**** Dataset records

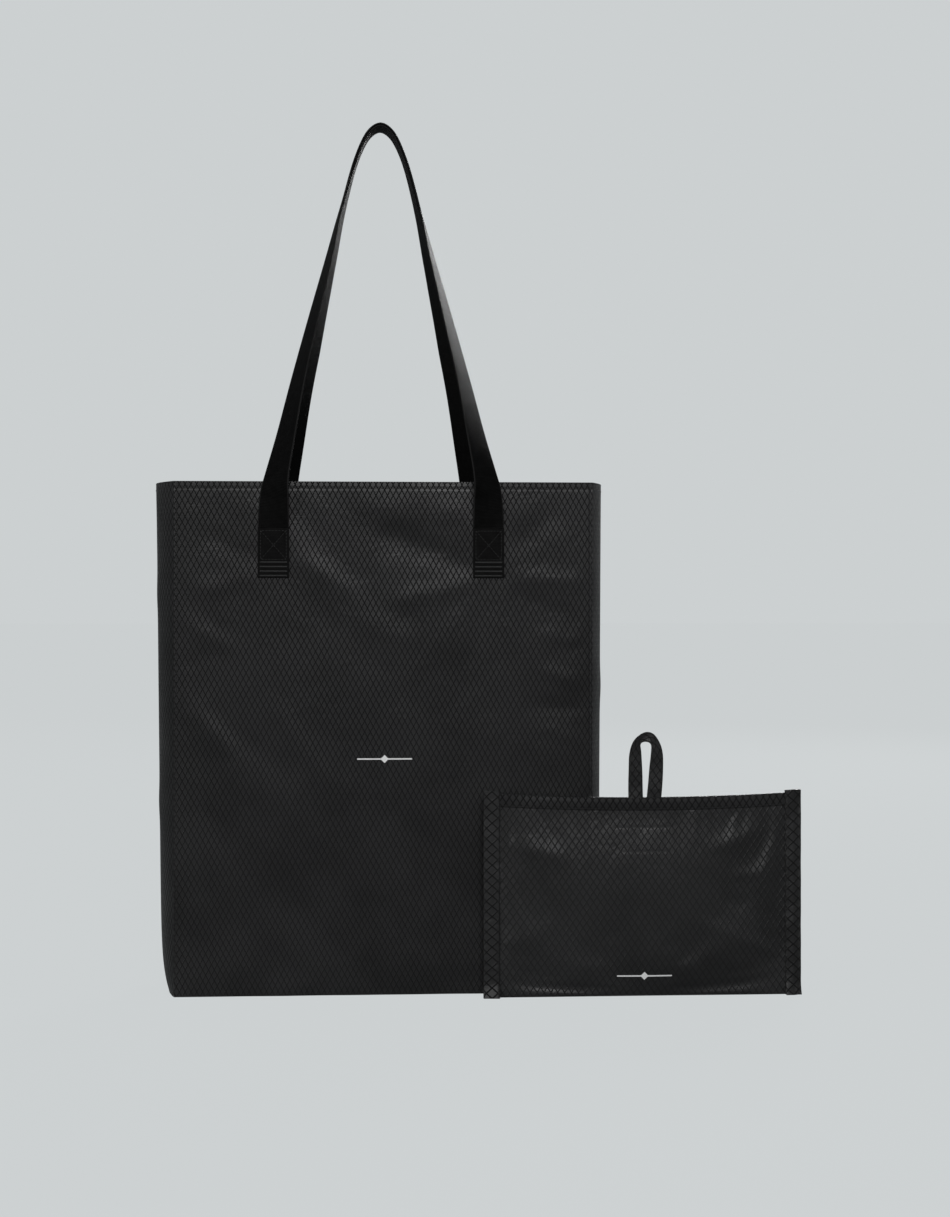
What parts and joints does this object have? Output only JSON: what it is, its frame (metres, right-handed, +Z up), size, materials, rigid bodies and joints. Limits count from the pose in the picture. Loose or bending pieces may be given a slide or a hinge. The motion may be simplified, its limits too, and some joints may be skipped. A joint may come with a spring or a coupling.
{
  "type": "foldable tote bag",
  "caption": "Tall foldable ripstop tote with two nested webbing handles, shown open and upright with its small storage pouch standing beside it.",
  "frame": {"origin": "centre of the tote's flat base, on the surface it stands on", "axes": "+X to the right seen from the front, +Y from the front to the back, +Z up"},
  "size_m": [0.5153, 0.1481, 0.708],
  "materials": {
    "ripstop": "black diamond ripstop with a slight sheen",
    "tape": "black folded ripstop tape",
    "webbing": "matt black ribbed webbing",
    "thread": "black sewing thread",
    "hook_and_loop": "black hook and loop tape",
    "mark": "thin light grey print"
  },
  "bodies": {
    "front_half": {"front_panel": "ripstop", "bottom_panel": "ripstop", "left_gusset": "ripstop", "right_gusset": "ripstop", "front_hem": "tape", "left_hem": "tape", "right_hem": "tape", "bottom_front_binding": "tape", "front_left_binding": "tape", "front_right_binding": "tape", "front_left_anchor": "webbing", "front_right_anchor": "webbing", "front_left_bartack": "thread", "front_right_bartack": "thread", "front_left_patch": "tape", "front_right_patch": "tape", "front_mark": "mark"},
    "back_half": {"back_panel": "ripstop", "back_hem": "tape", "bottom_back_binding": "tape", "back_left_binding": "tape", "back_right_binding": "tape", "back_left_anchor": "webbing", "back_right_anchor": "webbing", "back_left_bartack": "thread", "back_right_bartack": "thread", "back_left_patch": "tape", "back_right_patch": "tape"},
    "front_handle": {"front_handle": "webbing"},
    "back_handle": {"back_handle": "webbing"},
    "pouch": {"pouch_front": "ripstop", "pouch_back": "ripstop", "pouch_front_hem": "tape", "pouch_back_hem": "tape", "pouch_left_binding": "tape", "pouch_right_binding": "tape", "pouch_hook_patch": "hook_and_loop", "pouch_loop_patch": "hook_and_loop", "pouch_mark": "mark"},
    "pouch_loop": {"pouch_loop": "ripstop"}
  },
  "joints": [
    {"name": "bag_flatten", "type": "slide", "parent": "front_half", "child": "back_half", "axis": [0, -1, 0], "range_m": [0, 0.085], "deforming": ["bottom_panel", "left_gusset", "right_gusset", "left_hem", "right_hem", "front_handle", "back_handle"]},
    {"name": "front_handle_swing", "type": "hinge", "parent": "front_half", "child": "front_handle", "pos_m": [0, -0.053, 0.374], "axis": [1, 0, 0], "range_deg": [0, 150]},
    {"name": "back_handle_swing", "type": "hinge", "parent": "back_half", "child": "back_handle", "pos_m": [0, 0.053, 0.374], "axis": [-1, 0, 0], "range_deg": [0, 150]},
    {"name": "pouch_lift_away", "type": "slide", "parent": "front_half", "child": "pouch", "axis": [0, -1, 0], "range_m": [0, 0.3]},
    {"name": "pouch_loop_fold", "type": "hinge", "parent": "pouch", "child": "pouch_loop", "pos_m": [0.206, -0.06299, 0.1608], "axis": [1, 0, 0], "range_deg": [-80, 80]}
  ]
}
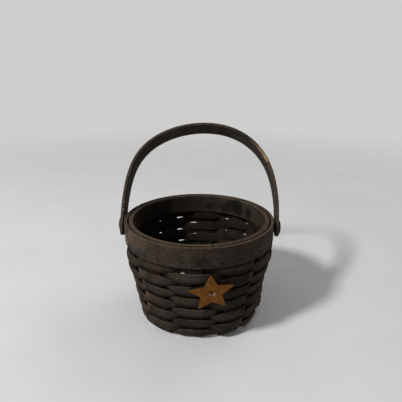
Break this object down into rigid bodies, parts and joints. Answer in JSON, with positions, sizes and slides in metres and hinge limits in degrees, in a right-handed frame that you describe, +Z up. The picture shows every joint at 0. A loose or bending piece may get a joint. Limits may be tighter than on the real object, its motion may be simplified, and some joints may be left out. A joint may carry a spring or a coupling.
{
  "type": "woven splint basket",
  "caption": "Small round basket of woven flat wooden splints, with two rim bands, a swing handle on wooden buttons and a wooden star on its front.",
  "frame": {"origin": "the middle of the base's flat underside, on the surface that the basket stands on", "axes": "+Z up, the basket's front with the star at -Y, the handle's pivots on a line along X"},
  "size_m": [0.181, 0.1821, 0.2061],
  "materials": {
    "weaver_wood": "dark walnut stain, worn satin",
    "splint_wood": "dark walnut stain, matte",
    "rim_wood": "dark walnut stain, worn satin",
    "handle_wood": "dark walnut stain, worn satin, scuffed to bare wood at the right shoulder",
    "button_wood": "dark walnut stain, satin",
    "star_paint": "orange mustard paint on wood, rubbed at the edges",
    "nail_steel": "dull steel"
  },
  "bodies": {
    "basket": {"splint_1": "splint_wood", "splint_2": "splint_wood", "splint_3": "splint_wood", "splint_4": "splint_wood", "splint_5": "splint_wood", "splint_6": "splint_wood", "weaver_row_01": "weaver_wood", "weaver_row_02": "weaver_wood", "weaver_row_03": "weaver_wood", "weaver_row_04": "weaver_wood", "weaver_row_05": "weaver_wood", "weaver_row_06": "weaver_wood", "weaver_row_07": "weaver_wood", "weaver_row_08": "weaver_wood", "weaver_row_09": "weaver_wood", "weaver_row_10": "weaver_wood", "weaver_row_11": "weaver_wood", "weaver_row_12": "weaver_wood", "outer_rim_band": "rim_wood", "inner_rim_band": "rim_wood", "rim_nail_1": "nail_steel", "rim_nail_2": "nail_steel", "rim_nail_3": "nail_steel", "rim_nail_4": "nail_steel", "pivot_pin_right": "nail_steel", "pivot_washer_right": "button_wood", "pivot_button_right": "button_wood", "pivot_pin_left": "nail_steel", "pivot_washer_left": "button_wood", "pivot_button_left": "button_wood", "star": "star_paint", "star_nail": "nail_steel"},
    "handle": {"handle": "handle_wood"}
  },
  "joints": [
    {"name": "handle_swing", "type": "hinge", "parent": "basket", "child": "handle", "pos_m": [0, 0, 0.1031], "axis": [1, 0, 0], "range_deg": [-95, 179]}
  ]
}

********

Problem description: Give an exact repetition of all the material.

Solved exercise:
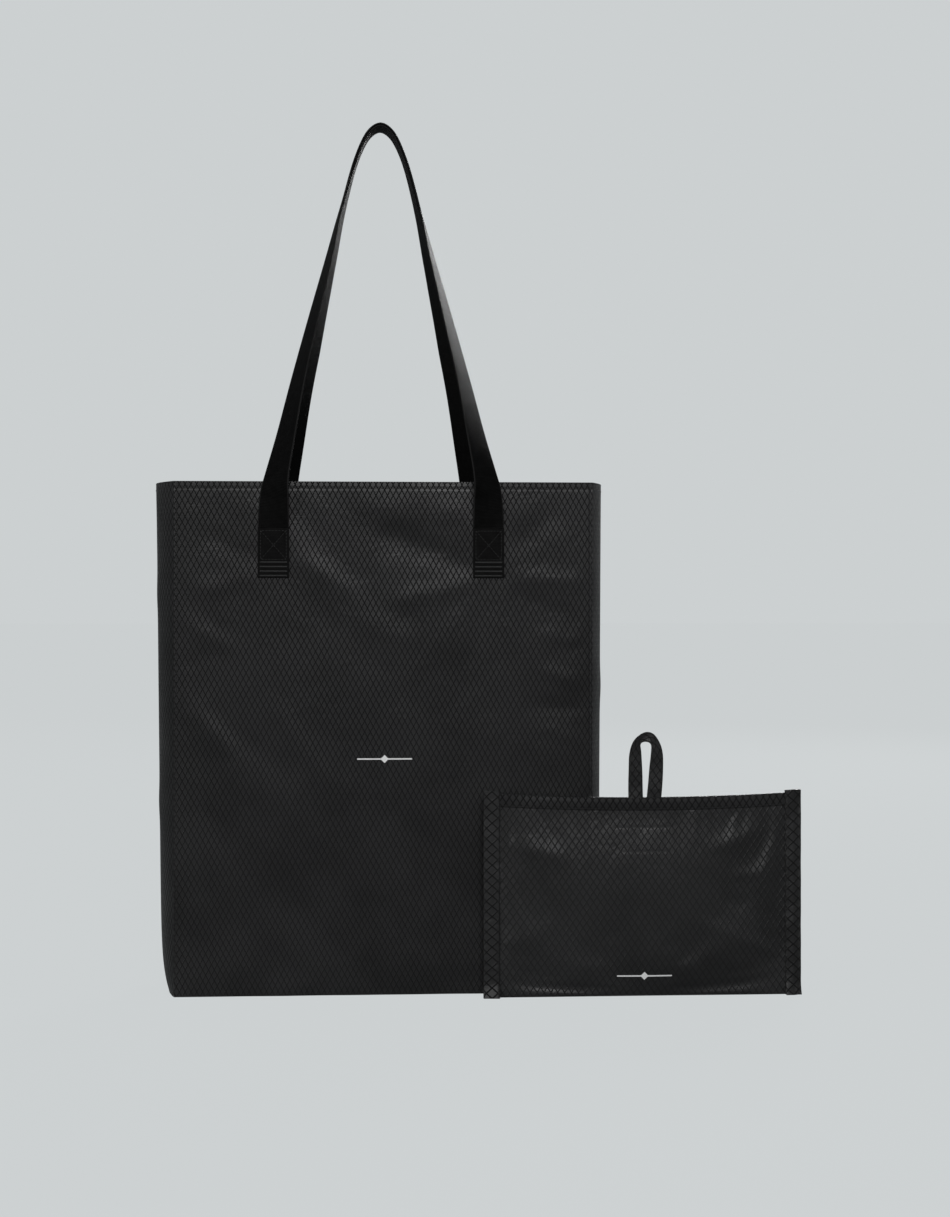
What parts and joints does this object have? Output only JSON: what it is, its frame (metres, right-handed, +Z up), size, materials, rigid bodies and joints. Limits count from the pose in the picture. Loose or bending pieces may be given a slide or a hinge. The motion may be simplified, its limits too, and some joints may be skipped. A joint may come with a spring or a coupling.
{
  "type": "foldable tote bag",
  "caption": "Tall foldable ripstop tote with two nested webbing handles, shown open and upright with its small storage pouch standing beside it.",
  "frame": {"origin": "centre of the tote's flat base, on the surface it stands on", "axes": "+X to the right seen from the front, +Y from the front to the back, +Z up"},
  "size_m": [0.5153, 0.1481, 0.708],
  "materials": {
    "ripstop": "black diamond ripstop with a slight sheen",
    "tape": "black folded ripstop tape",
    "webbing": "matt black ribbed webbing",
    "thread": "black sewing thread",
    "hook_and_loop": "black hook and loop tape",
    "mark": "thin light grey print"
  },
  "bodies": {
    "front_half": {"front_panel": "ripstop", "bottom_panel": "ripstop", "left_gusset": "ripstop", "right_gusset": "ripstop", "front_hem": "tape", "left_hem": "tape", "right_hem": "tape", "bottom_front_binding": "tape", "front_left_binding": "tape", "front_right_binding": "tape", "front_left_anchor": "webbing", "front_right_anchor": "webbing", "front_left_bartack": "thread", "front_right_bartack": "thread", "front_left_patch": "tape", "front_right_patch": "tape", "front_mark": "mark"},
    "back_half": {"back_panel": "ripstop", "back_hem": "tape", "bottom_back_binding": "tape", "back_left_binding": "tape", "back_right_binding": "tape", "back_left_anchor": "webbing", "back_right_anchor": "webbing", "back_left_bartack": "thread", "back_right_bartack": "thread", "back_left_patch": "tape", "back_right_patch": "tape"},
    "front_handle": {"front_handle": "webbing"},
    "back_handle": {"back_handle": "webbing"},
    "pouch": {"pouch_front": "ripstop", "pouch_back": "ripstop", "pouch_front_hem": "tape", "pouch_back_hem": "tape", "pouch_left_binding": "tape", "pouch_right_binding": "tape", "pouch_hook_patch": "hook_and_loop", "pouch_loop_patch": "hook_and_loop", "pouch_mark": "mark"},
    "pouch_loop": {"pouch_loop": "ripstop"}
  },
  "joints": [
    {"name": "bag_flatten", "type": "slide", "parent": "front_half", "child": "back_half", "axis": [0, -1, 0], "range_m": [0, 0.085], "deforming": ["bottom_panel", "left_gusset", "right_gusset", "left_hem", "right_hem", "front_handle", "back_handle"]},
    {"name": "front_handle_swing", "type": "hinge", "parent": "front_half", "child": "front_handle", "pos_m": [0, -0.053, 0.374], "axis": [1, 0, 0], "range_deg": [0, 150]},
    {"name": "back_handle_swing", "type": "hinge", "parent": "back_half", "child": "back_handle", "pos_m": [0, 0.053, 0.374], "axis": [-1, 0, 0], "range_deg": [0, 150]},
    {"name": "pouch_lift_away", "type": "slide", "parent": "front_half", "child": "pouch", "axis": [0, -1, 0], "range_m": [0, 0.3]},
    {"name": "pouch_loop_fold", "type": "hinge", "parent": "pouch", "child": "pouch_loop", "pos_m": [0.206, -0.06299, 0.1608], "axis": [1, 0, 0], "range_deg": [-80, 80]}
  ]
}
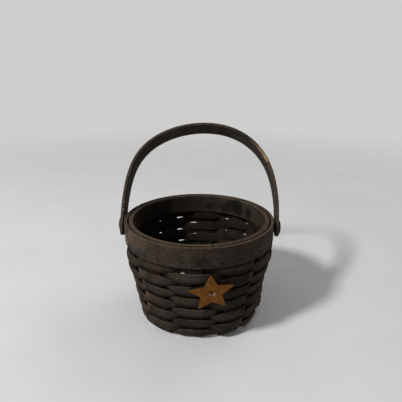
Break this object down into rigid bodies, parts and joints. Answer in JSON, with positions, sizes and slides in metres and hinge limits in degrees, in a right-handed frame that you describe, +Z up. The picture shows every joint at 0. A loose or bending piece may get a joint. Limits may be tighter than on the real object, its motion may be simplified, and some joints may be left out. A joint may carry a spring or a coupling.
{
  "type": "woven splint basket",
  "caption": "Small round basket of woven flat wooden splints, with two rim bands, a swing handle on wooden buttons and a wooden star on its front.",
  "frame": {"origin": "the middle of the base's flat underside, on the surface that the basket stands on", "axes": "+Z up, the basket's front with the star at -Y, the handle's pivots on a line along X"},
  "size_m": [0.181, 0.1821, 0.2061],
  "materials": {
    "weaver_wood": "dark walnut stain, worn satin",
    "splint_wood": "dark walnut stain, matte",
    "rim_wood": "dark walnut stain, worn satin",
    "handle_wood": "dark walnut stain, worn satin, scuffed to bare wood at the right shoulder",
    "button_wood": "dark walnut stain, satin",
    "star_paint": "orange mustard paint on wood, rubbed at the edges",
    "nail_steel": "dull steel"
  },
  "bodies": {
    "basket": {"splint_1": "splint_wood", "splint_2": "splint_wood", "splint_3": "splint_wood", "splint_4": "splint_wood", "splint_5": "splint_wood", "splint_6": "splint_wood", "weaver_row_01": "weaver_wood", "weaver_row_02": "weaver_wood", "weaver_row_03": "weaver_wood", "weaver_row_04": "weaver_wood", "weaver_row_05": "weaver_wood", "weaver_row_06": "weaver_wood", "weaver_row_07": "weaver_wood", "weaver_row_08": "weaver_wood", "weaver_row_09": "weaver_wood", "weaver_row_10": "weaver_wood", "weaver_row_11": "weaver_wood", "weaver_row_12": "weaver_wood", "outer_rim_band": "rim_wood", "inner_rim_band": "rim_wood", "rim_nail_1": "nail_steel", "rim_nail_2": "nail_steel", "rim_nail_3": "nail_steel", "rim_nail_4": "nail_steel", "pivot_pin_right": "nail_steel", "pivot_washer_right": "button_wood", "pivot_button_right": "button_wood", "pivot_pin_left": "nail_steel", "pivot_washer_left": "button_wood", "pivot_button_left": "button_wood", "star": "star_paint", "star_nail": "nail_steel"},
    "handle": {"handle": "handle_wood"}
  },
  "joints": [
    {"name": "handle_swing", "type": "hinge", "parent": "basket", "child": "handle", "pos_m": [0, 0, 0.1031], "axis": [1, 0, 0], "range_deg": [-95, 179]}
  ]
}